A personal animosity, between Lieut. Governor Hutchinson, and some distinguished patriots, in Massachusetts, contributed to perpetuate a flame of discontent in that province, after it had elsewhere visibly abated. This was worked up, in the year 1773, to a high pitch, by a singular combination of circumstances. Some letters had been written, in the course of the dispute, by governor Hutchinson, lieut. governor Oliver, and others, in Boston, to persons in power and office, in England, which contained a very unfavourable representation of the state of public affairs, and tended to shew the necessity of coercive measures, and of changing the chartered system of government, to secure the obedience of the province. These letters fell into the hands of Dr. Franklin, agent of the province, who transmitted them to Boston. The indignation and animosity, which was excited on the receipt of them, knew no bounds. The house of assembly agreed on a petition and remonstrance to his Majesty, in which they charged their governor and lieut. governor with being betrayers of their trusts, and of the people they governed, and of giving private, partial, and false information. They also declared them enemies to the colonies, and prayed for justice against them, and for their speedy removal from their places. These charges were carried through by a majority of 82 to 12.

This petition and remonstrance being transmitted to England, the merits of it were discussed before his Majesty’s privy council. After a hearing before that board, in which Dr. Franklin represented the province of Massachusetts, the governor and lieut. governor were acquitted. Mr. Wedderburne, who defended the accused royal servants, in the course of his pleadings, inveighed against Dr. Franklin, in the severest language, as the fomenter of the disputes between the two countries. It [93] was no protection to this venerable sage, that being the agent of Massachusetts, he conceived it his duty to inform his constituents, of letters, written on public affairs, calculated to overturn their chartered constitution. The age, respectability, and high literary character of the subject of Mr. Wedderburne’s philippic, turned the attention of the public, on the transaction. The insult offered to one of their public agents, and especially to one, who was both the idol and ornament of his native country, sunk deep in the minds of the Americans. That a faithful servant, whom they loved, and almost adored, should be insulted, for discharging his official duty, rankled in their hearts. Dr. Franklin was also immediately dismissed from the office of deputy postmaster general, which he held under the crown. It was not only by his transmission of these letters, that he had given offence to the British ministry, but by his popular writings, in favor of America. Two pieces of his, in particular, had lately attracted a large share of public attention, and had an extensive influence on both sides of the Atlantic. The one purported to be an edict from the King of Prussia, for taxing the inhabitants of Great-Britain, as descendants of emigrants from his dominions. The other was entitled, “Rules for reducing a great empire to a small one.” In both of which he had exposed the claims of the Mother Country, and the proceedings of the British ministry, with the severity of poignant satire.
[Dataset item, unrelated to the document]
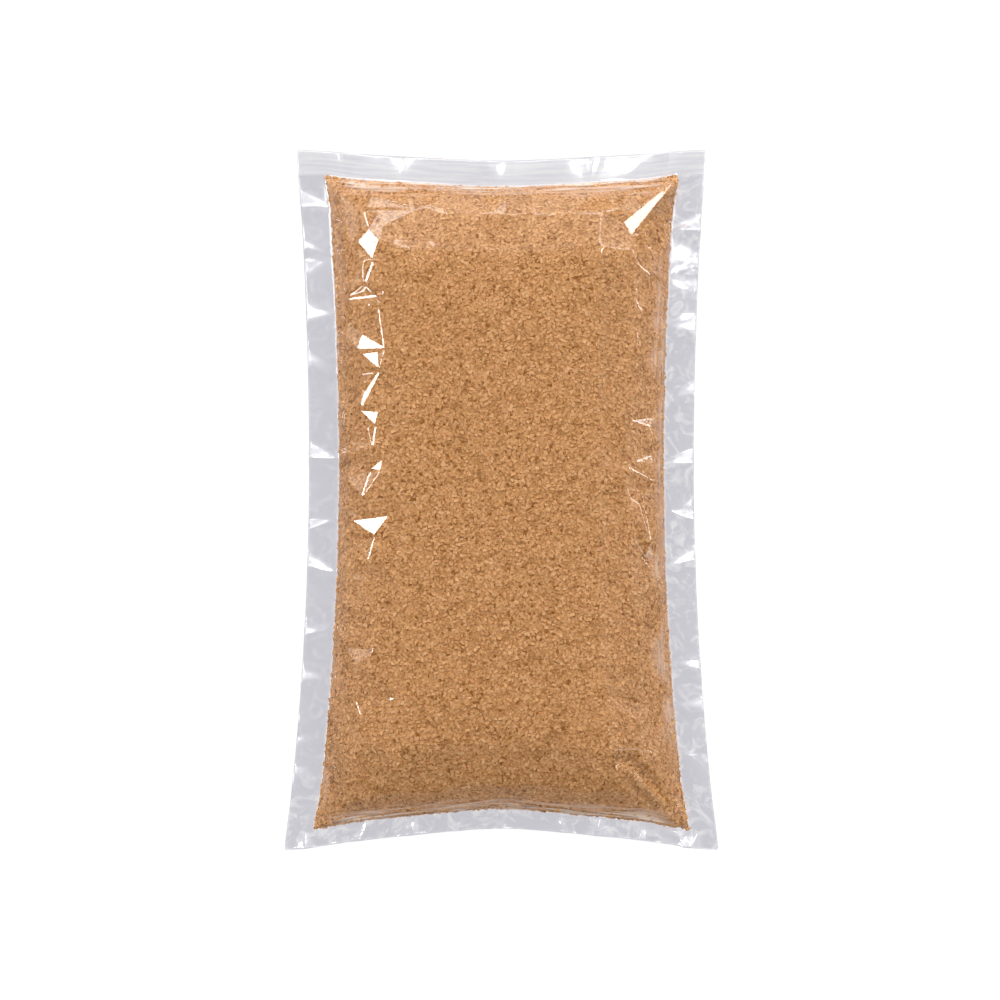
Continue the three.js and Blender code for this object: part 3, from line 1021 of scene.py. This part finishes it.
def toasted_crumb():
    """Shared colour and relief of the crumbs: each has its tone, mottled, with some burnt ones."""
    tree = bpy.data.node_groups.new("toasted_crumb", "ShaderNodeTree")
    tone_socket = tree.interface.new_socket("Tone", in_out="INPUT", socket_type="NodeSocketFloat")
    tone_socket.default_value = 0.5
    tree.interface.new_socket("Color", in_out="OUTPUT", socket_type="NodeSocketColor")
    tree.interface.new_socket("Height", in_out="OUTPUT", socket_type="NodeSocketFloat")
    tone = add_node(tree, "NodeGroupInput").outputs["Tone"]
    where = add_node(tree, "ShaderNodeTexCoord").outputs["Object"]
    fine = {"Vector": where, "Scale": 850, "Detail": 2, "Roughness": 0.6}
    mottle = add_node(tree, "ShaderNodeTexNoise", fine).outputs[0]
    patches = add_node(tree, "ShaderNodeTexNoise", {"Vector": where, "Scale": 150, "Detail": 3}).outputs[0]
    own = calc(tree, "MULTIPLY_ADD", tone, 0.6, -0.26)
    mottled = calc(tree, "MULTIPLY_ADD", mottle, 0.8, own)
    patchy = calc(tree, "MULTIPLY_ADD", patches, 0.6, mottled)
    ramp = add_node(tree, "ShaderNodeValToRGB", {"Fac": calc(tree, "SUBTRACT", patchy, 0.25)})
    stops = ramp.color_ramp.elements
    stops[0].position = 0.05
    stops[0].color = (*CRUMB_COLOURS[0], 1)
    stops[1].position = 0.95
    stops[1].color = (*CRUMB_COLOURS[-1], 1)
    for i, colour in enumerate(CRUMB_COLOURS[1:-1]):
        stop = stops.new(0.05 + 0.9 * (i + 1) / (len(CRUMB_COLOURS) - 1))
        stop.color = (*colour, 1)
    burnt = calc(tree, "LESS_THAN", tone, BURNT_SHARE)
    result = add_node(tree, "NodeGroupOutput")
    tree.links.new(blend(tree, burnt, ramp.outputs["Color"], BURNT_COLOUR), result.inputs["Color"])
    tree.links.new(mottle, result.inputs["Height"])
    return tree


def crumb_material(name, look, depth, tone=None):
    """Dry crumbs. Each loose one has its own tone; the mass below has one given tone all over, a dark one
    that is painted shade in the gaps between the loose crumbs.
    """
    material, tree, shader, _ = new_material(name)
    crumb = add_node(tree, "ShaderNodeGroup", node_tree=look)
    if tone is None:
        own = add_node(tree, "ShaderNodeAttribute", attribute_name="tone")
        tree.links.new(own.outputs["Fac"], crumb.inputs["Tone"])
    else:
        crumb.inputs["Tone"].default_value = tone
    relief = add_node(tree, "ShaderNodeBump", {"Height": crumb.outputs["Height"], "Distance": depth * MM})
    tree.links.new(crumb.outputs["Color"], shader.inputs["Base Color"])
    tree.links.new(relief.outputs[0], shader.inputs["Normal"])
    shader.inputs["Roughness"].default_value = 0.85
    shader.inputs["Specular IOR Level"].default_value = 0.25
    return material


def softbox(name, place, size, radiance):
    """A rectangular light of an even brightness, turned towards the pouch."""
    light = bpy.data.lights.new(name, "AREA")
    light.shape = "RECTANGLE"
    light.size, light.size_y = size
    light.energy = radiance * math.pi * size[0] * size[1]
    obj = bpy.data.objects.new(name, light)
    obj.location = place
    direction = Vector(LIT_PLACE) - Vector(place)
    obj.rotation_euler = direction.to_track_quat("-Z", "Y").to_euler()
    bpy.context.scene.collection.objects.link(obj)


def surroundings():
    """A white studio, brighter towards its head and its right, and dim in the film's reflections."""
    world = bpy.data.worlds.new("studio")
    world.use_nodes = True
    tree = world.node_tree
    seen = add_node(tree, "ShaderNodeLightPath")
    way = add_node(tree, "ShaderNodeTexCoord").outputs["Generated"]
    heading = add_node(tree, "ShaderNodeSeparateXYZ", {0: way})
    x, y, z = (heading.outputs[axis] for axis in "XYZ")

    round_about = grade(tree, z, 1.0, 0.3, 0.44, 0.535)
    from_foot = grade(tree, y, -0.6, 0.0, 1.35, 1.0, "SMOOTHSTEP")
    from_head = grade(tree, y, 0.15, 0.9, 0.0, 0.9, "SMOOTHSTEP")
    all_round = calc(tree, "ADD", calc(tree, "MULTIPLY", round_about, from_foot), from_head)
    from_right = grade(tree, x, -0.8, 0.8, 0.8, 1.24)
    sky = calc(tree, "MULTIPLY", all_round, from_right)

    aloft = grade(tree, z, 1.0, 0.6, 0.15, 0.7)
    behind = grade(tree, y, -0.6, 0.0, 0.15, 1.0)
    muted = calc(tree, "MULTIPLY", aloft, behind)
    reflected = {0: seen.outputs["Is Glossy Ray"], 2: 1.0, 3: muted}
    mirrored = add_node(tree, "ShaderNodeMix", reflected, data_type="FLOAT").outputs[0]
    shown = calc(tree, "MULTIPLY", sky, mirrored)
    looked_at = {0: seen.outputs["Is Camera Ray"], 2: shown, 3: 1.0}
    level = add_node(tree, "ShaderNodeMix", looked_at, data_type="FLOAT").outputs[0]
    background = tree.nodes["Background"]
    tree.links.new(level, background.inputs["Strength"])
    background.inputs["Color"].default_value = (1, 1, 1, 1)
    bpy.context.scene.world = world


def white_floor():
    """A floor that glows white in the picture, less where it lights the pouch or is reflected."""
    bm = bmesh.new()
    bmesh.ops.create_grid(bm, x_segments=1, y_segments=1, size=4)
    mesh = finished_mesh("floor", bm)
    material, tree, shader, _ = new_material("floor_white")
    seen = add_node(tree, "ShaderNodeLightPath")
    glow = calc(tree, "MULTIPLY_ADD", seen.outputs["Is Camera Ray"], 0.5, 0.45)
    mirrored_glow = calc(tree, "MULTIPLY_ADD", seen.outputs["Is Glossy Ray"], -0.3, glow)
    tree.links.new(mirrored_glow, shader.inputs["Emission Strength"])
    shader.inputs["Base Color"].default_value = (FLOOR_SHADE, FLOOR_SHADE, FLOOR_SHADE, 1)
    shader.inputs["Roughness"].default_value = 1
    shader.inputs["Specular IOR Level"].default_value = 0
    shader.inputs["Emission Color"].default_value = (1, 1, 1, 1)
    mesh.materials.append(material)
    floor = link("floor", mesh)


def studio():
    bpy.context.scene.view_settings.view_transform = "Standard"
    surroundings()
    for name, (place, size, radiance) in SOFTBOXES.items():
        softbox(name, place, size, radiance)
    white_floor()


def camera():
    """Straight above, far off, with half a metre across the picture at the height of the weld."""
    view = bpy.data.cameras.new("camera")
    view.sensor_width = SENSOR
    view.lens = SENSOR * VIEW_DISTANCE / VIEW_WIDTH
    obj = bpy.data.objects.new("camera", view)
    obj.location = (VIEW_MIDDLE, 0, VIEW_DISTANCE + WELD_LEVEL)
    bpy.context.scene.collection.objects.link(obj)
    bpy.context.scene.camera = obj


def corners(bounds):
    return [[float(value) for value in corner] for corner in bounds]


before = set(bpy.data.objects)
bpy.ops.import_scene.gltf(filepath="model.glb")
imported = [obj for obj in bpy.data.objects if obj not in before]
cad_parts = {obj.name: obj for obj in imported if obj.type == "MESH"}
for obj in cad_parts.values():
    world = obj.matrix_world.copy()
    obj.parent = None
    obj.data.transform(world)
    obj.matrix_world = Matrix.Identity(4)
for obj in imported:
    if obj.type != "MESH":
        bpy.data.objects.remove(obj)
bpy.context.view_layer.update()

camera()
studio()
settled = settled_pouch()
fit_outline(settled)
facets = film_facets(settled)
film = film_piece(settled, facets)
film.data.materials.clear()
film.data.materials.append(film_material())
mass = crumb_mass(settled, facets)
mass.data.materials.clear()
look = toasted_crumb()
# The mass gets a dark tone all over: painted shade where it shows between the loose crumbs.
mass.data.materials.append(crumb_material("crumb_mass", look, MASS_RELIEF, tone=MASS_PAINTED_SHADE_TONE))
loose_look = crumb_material("loose_crumbs", look, CRUMB_RELIEF)
pieces = [film, mass]
for kind, (name, size, bend, density, spacing) in enumerate(CRUMBS):
    shape = chip(name, 40 + kind, size, bend)
    pieces.append(strewn_crumbs(mass, shape, density, spacing, 11 + 10 * kind, loose_look))
for piece in pieces:
    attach(piece, "root")
    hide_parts("bag")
For ten years, there had now been but little intermission to the disputes between Great-Britain and her colonies. Their respective claims had never been compromised on middle ground. The calm which followed the repeal of the stamp act, was in a few months disturbed, by the revenue act of the year 1767. The tranquility which followed the repeal of five sixths of that act in the year 1770, was nothing more than a truce. The reservation of the duty on tea, made as an avowed evidence of the claims of Great-Britain to tax her colonies, kept alive the jealousy of the colonists, while at the same time the stationing of a standing army in Massachusetts—the continuance of a board of commissioners in Boston—the constituting the governors and judges of that province [94] independent of the people, were constant sources of irritation. The altercations which, at this period, were common between the royal governors and the provincial assemblies, together with numerous vindications of the claims of America, made the subject familiar to the colonists. The ground of the controversy was canvassed in every company. The more the Americans read, reasoned, and conversed on the subject, the more were they convinced of their right to the exclusive disposal of their property. This was followed by a determination to resist all encroachments on that palladium of British liberty. They were as strongly convinced of their right to refuse and resist parliamentary taxation, as the ruling powers of Great-Britain, of their right to demand and enforce their submission to it.

The claims of the two countries, being thus irreconcilably opposed to each other, the partial calm which followed the concession of parliament in 1770, was liable to disturbance, from every incident. Under such circumstances, nothing less than the most guarded conduct on both sides could prevent a renewal of the controversy. Instead of following those prudential measures which would have kept the ground of the dispute out of sight, an impolitic scheme was concerted, between the British ministry and the East-India company, which placed the claims of Great-Britain and of her colonies in hostile array against each other.